When you meet a person, you really can’t know his/her real attitude, and thus may sometimes end up being friends with people whom you later discover, to be really bad, or incompatible with your ideologies. I generally distance from them slowly, just hoping that they don’t feel totally left out suddenly. Still over the years I have maintained contacts with all such one time good friends. Recently, on the occasion of the new years, I pinged a one old friend on gtalk, mainly to wish him a happy new year. Its been almost more than 6/7 months since I had talked with him, or emailed. After the pleasantry exchanges, the usual hows work stuff, he started to loosen up, and things which I hated started to come up. Its surprising how people keep track of what you are upto, even without talking to you directly, he seem to know whom I am spending time what, whats happening at my workplace, and with whom I was generally in good terms with.

When you are not aware of a relationship, I guess the best thing you can do is not to talk about it, because you never know how you are affecting the other person. He started commenting about a nice friendship I have developed over the recent times. I could not stand it. He had absolutely no right to talk about a friendship, in such a bad taste. Firstly I doubt if he has ever understood how a friendship can exist between opposite sex. More importantly I don’t think he understood what friendship means in general. I gave an excuse and logged off the gtak, but I was pretty pissed the whole day.

The next day my reader showed up this post from a friend No place for friendship.
Its strange how often the friendship gets misunderstood, sometimes from the people involved and many times from people outside. When there are sentiments involved, it makes it all the more sensitive topic to be dealt with.

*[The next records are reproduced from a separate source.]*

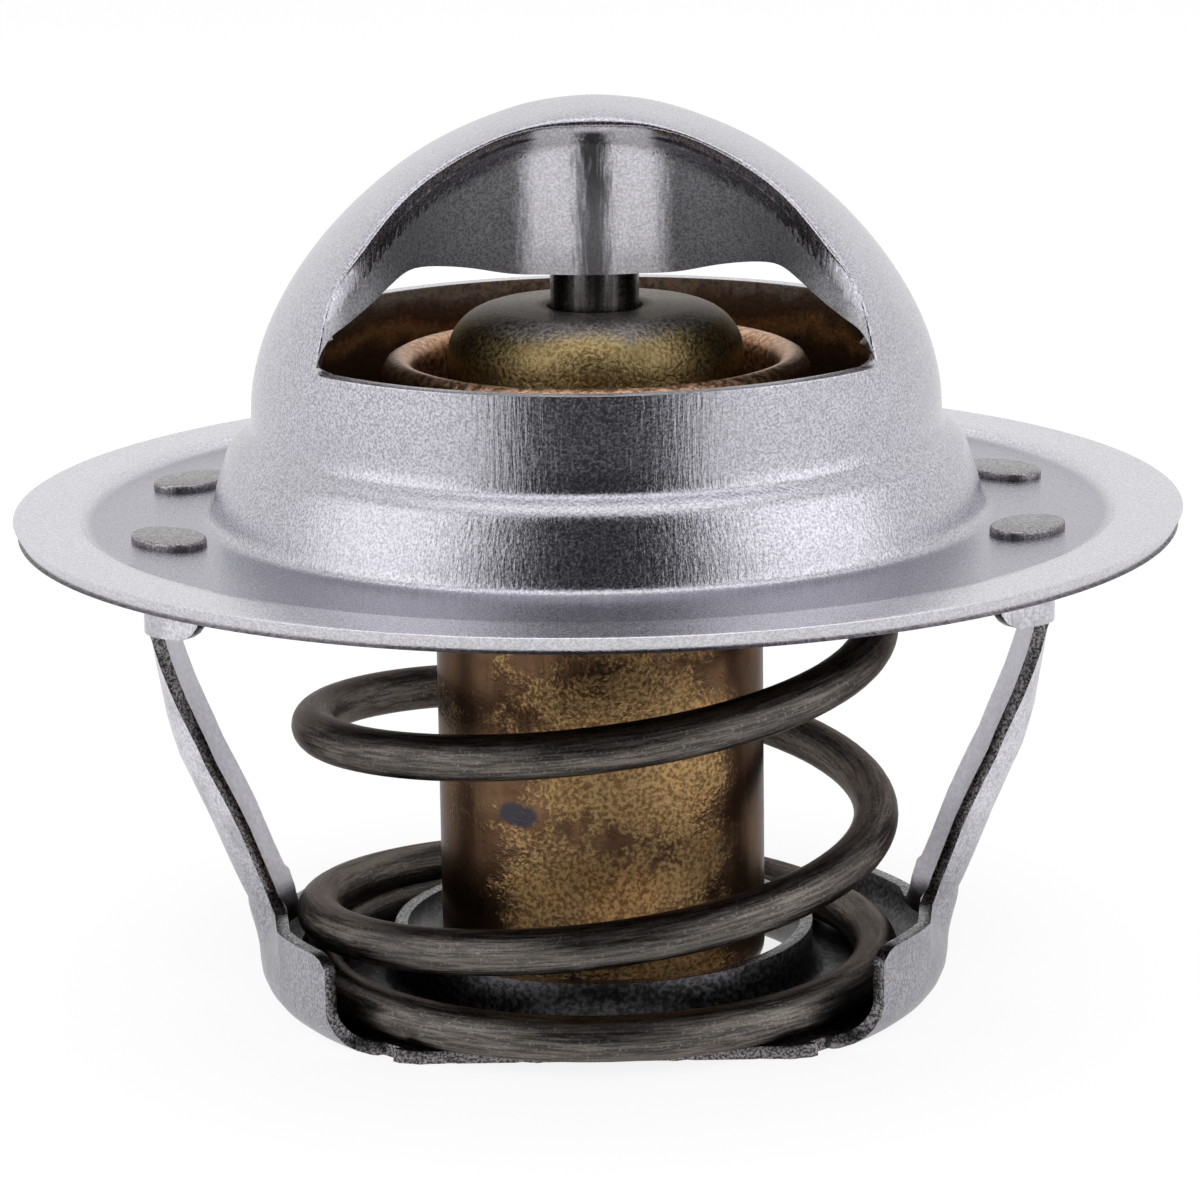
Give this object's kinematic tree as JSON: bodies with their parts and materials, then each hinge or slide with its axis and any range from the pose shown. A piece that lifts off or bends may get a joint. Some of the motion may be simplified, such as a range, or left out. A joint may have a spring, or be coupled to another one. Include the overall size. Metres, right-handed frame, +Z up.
{
  "type": "engine thermostat",
  "caption": "Wax-element engine thermostat: round flange with an arched bridge, sprung poppet valve disc on a wax capsule, and a stamped lower frame.",
  "frame": {"origin": "centre of the underside of the lower frame's plate, which the part stands on", "axes": "+Z up along the valve axis, from the wax capsule to the bridge; +X through one leg of the lower frame; -Y faces one window of the bridge"},
  "size_m": [0.054, 0.054, 0.0422],
  "materials": {
    "stamped_steel": "satin",
    "frame_steel": "satin",
    "spring_steel": "satin",
    "piston_steel": "satin",
    "brass": "satin",
    "copper": "satin",
    "rubber": "matte",
    "ring_plastic": "matte",
    "wax": "matte"
  },
  "bodies": {
    "root": {"flange_bridge": "stamped_steel", "lower_frame": "frame_steel", "piston": "piston_steel", "main_spring": "spring_steel"},
    "element": {"element_guide": "brass", "wax_capsule": "copper", "valve_disc": "copper", "rubber_boot": "rubber", "seal_ring": "ring_plastic", "wax_charge": "wax"}
  },
  "joints": [
    {"name": "valve_lift", "type": "slide", "parent": "root", "child": "element", "axis": [0, 0, -1], "range_m": [0, 0.008], "stiffness_N_per_m": 4100, "springref_m": -0.012, "deforming": ["main_spring"]}
  ]
}
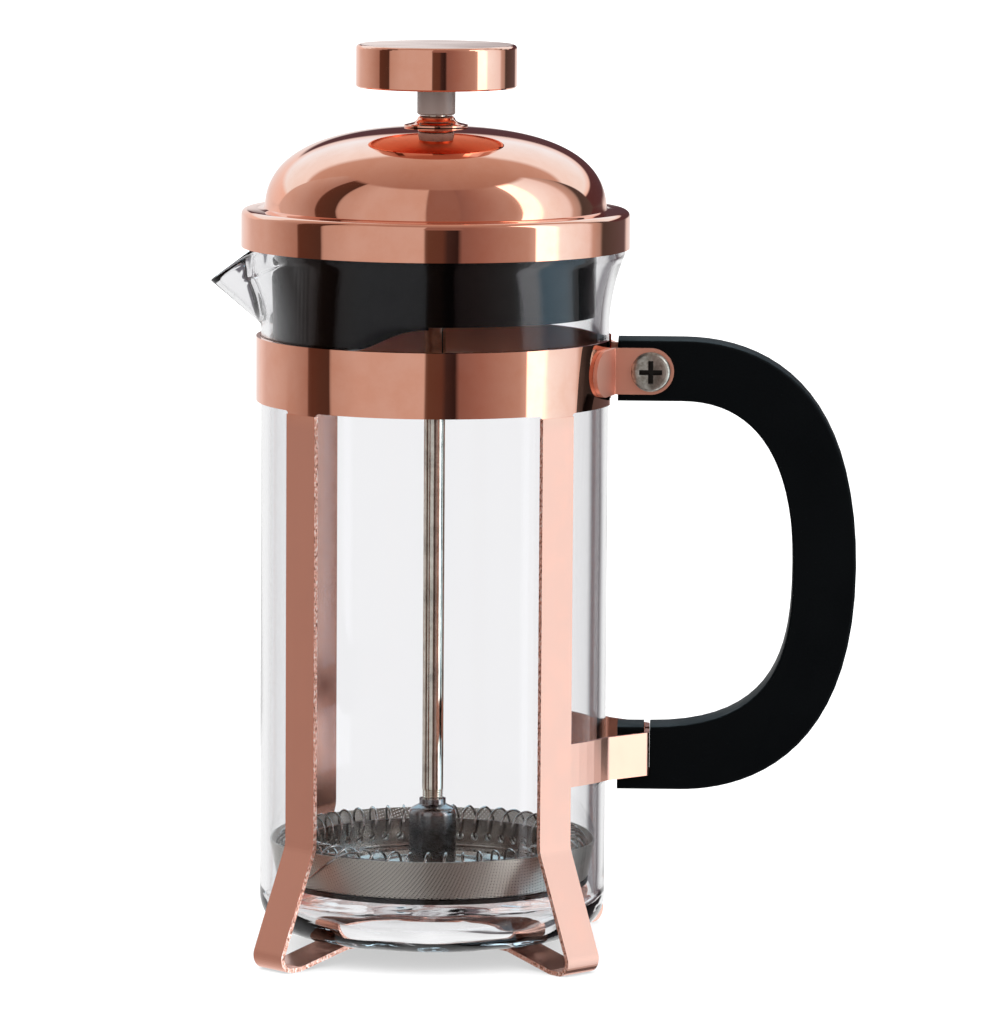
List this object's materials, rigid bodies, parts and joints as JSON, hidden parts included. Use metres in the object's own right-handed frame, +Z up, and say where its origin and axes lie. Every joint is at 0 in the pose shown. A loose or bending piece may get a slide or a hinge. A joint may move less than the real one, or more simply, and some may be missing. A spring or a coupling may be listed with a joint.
{
  "type": "french press",
  "caption": "Small french press: glass beaker in a copper-plated metal cage on feet, black side handle, domed lid and a mesh-filter plunger with a flat round knob.",
  "frame": {"origin": "on the table, on the beaker's axis", "axes": "+Z up along the beaker and the plunger; +X towards the handle, so the spout points along -X; +Y to the far side"},
  "size_m": [0.1308, 0.0782, 0.183],
  "materials": {
    "copper_plate": "rose-copper plate on steel, polished to a mirror",
    "handle_plastic": "black moulded phenolic, fine matte",
    "insert_plastic": "black moulded polypropylene, semi-gloss",
    "grey_plastic": "light grey moulded plastic",
    "clear_glass": "clear borosilicate, fire-polished rim",
    "steel": "stainless steel, as turned or pressed",
    "spring_wire": "drawn stainless wire",
    "wire_mesh": "plain-woven stainless wire cloth",
    "brass": "turned brass"
  },
  "bodies": {
    "frame": {"frame_cage": "copper_plate", "base_disc": "copper_plate", "lug_front": "copper_plate", "lug_rear": "copper_plate", "handle": "handle_plastic", "handle_screw": "steel", "handle_nut": "steel"},
    "beaker": {"glass_beaker": "clear_glass"},
    "lid": {"lid_dome": "copper_plate", "lid_insert": "insert_plastic", "rod_guide": "copper_plate", "guide_nut": "steel"},
    "plunger": {"plunger_rod": "steel", "knob_cap": "copper_plate", "knob_core": "grey_plastic", "knob_insert": "brass", "filter_hub": "steel", "spiral_plate": "steel", "coil_spring": "spring_wire", "mesh_screen": "wire_mesh", "cross_plate": "steel", "filter_stud": "steel"}
  },
  "joints": [
    {"name": "beaker_lift", "type": "slide", "parent": "frame", "child": "beaker", "axis": [0, 0, 1], "range_m": [0, 0.13]},
    {"name": "lid_lift", "type": "slide", "parent": "beaker", "child": "lid", "axis": [0, 0, 1], "range_m": [0, 0.142]},
    {"name": "plunger_slide", "type": "slide", "parent": "lid", "child": "plunger", "axis": [0, 0, 1], "range_m": [0, 0.1]}
  ]
}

As I do not have much insight about how women misunderstand the friendship, I will chose to write my views from the male perspective. People always accuse of the men to misinterpret friendship to a relation of romantic interest. I think I agree to this partially. I do not know if it only happens wrt males, but in some cases, I have seen myself, and felt in a odd occasion, that I misinterpreted the intention in a friendship. I guess this is inevitable in a non established relationship, when each have their own agenda, or probably they haven’t even set up their minds as to what to expect in the friendship. Do you think the one who misunderstood is guilty?, I am not so sure on that one. One thing is for sure, when the misunderstanding comes out, in most of the cases, thats the end of the friendship.

Talking about the more damaging part, people not knowing anything about the relation, people who see that from a distance, many times have something nasty to say, hurting the sentiments of the people involved, especially if it is about a person whose friendship you really care about. As it happened in my case, my respect for the person further deteriorated, more importantly put in a doubt in my mind, what if all people are looking at the friendship with a bad perspective?, more importantly what if the other person has other ideas more than friendship. Basically ruined something which was doubtless.

I agree this does indicate a weak friendship, what some one says or does should not have any effect on your strong friendship, thats ideal situation we are talking about, and it takes time for all friendship to reach that stage, and in the mean while, someone makes such a comment, and it really effects you.

For a long long time, I did not believe in pure friendship, not with the same sex, specially not with the opposite sex, but perceptions do change, for some sooner and for less fortunate ones like me later. Why is it that common a notion that “Man and a woman cannot be just friends”.